4. Mould a phone case out of the larger ocean plastics and put our micro plastic back into it. By making it out of larger macro plastics from the ocean, we can be sure the case is devoid of sticks and polystyrene foam. Moulding out of larger plastics is our favoured option, and we are working towards this immediately. Tooling for injection moulding is very expensive and there are lots of models, so we’re saving our pounds to make this a reality. Plus, we don’t know how well the ocean plastic will hold up in the phonecase, ocean plastic can be very brittle. An attribute that would make a VERY bad phone case!
For the moment, option three is a perfect stepping stone between where we are now, and where we want to be.

Absolutely not.
Yes, microplastics accumulate harmful pollutants, this is true.
However, they are still in parts per million in concentration. We have had our products tested by a research institute and the micro plastic products fall below EU guidelines for the adsorbed chemicals.

We like to go above and beyond to ensure plastic is safe for the consumer. People handle their phone cases a heck of a lot! We have 4 stages of top secret washing, which removes adsorbed chemicals from the surface and adsorbed VOC’s in a different method.
The residual water is then disposed of correctly and not ‘tipped down the drain’.

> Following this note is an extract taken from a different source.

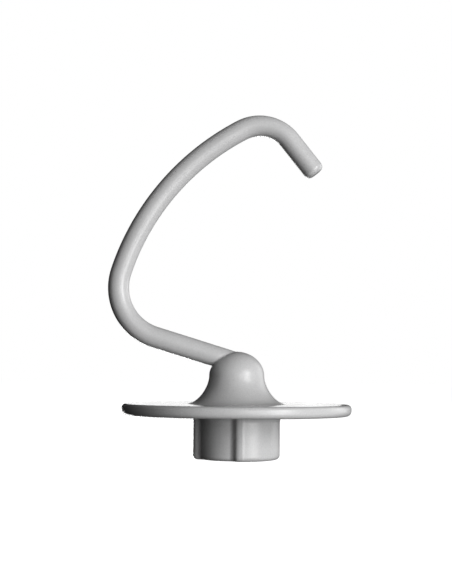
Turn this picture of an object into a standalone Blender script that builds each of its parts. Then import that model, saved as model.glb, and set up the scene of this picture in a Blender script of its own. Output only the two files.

Once upon a time, the horse lost its job to a car.
The candle lost its job to a lightbulb.
And sooner or later, fossil fuels will loose their jobs to electric renewable energy.
For now, this isn’t achievable. We like to think of it in a more positive light – we run one 11hp engine on the machine which saves hundreds of cars turning up to a beach clean to try and tackle a pollution notoriously hard to remove.
A one man band if you wish.

In our opinion, 2050 is an environmental deadline. The point at which the natural world and ecosystems undergo extreme collapse, with the oceans to fall first. The oceans have 3 main threats – Dead zones are the most destructive, Plastic second, and over-fishing third.
We have to do something about this and will not look at our children in the eyes and say “I did nothing”.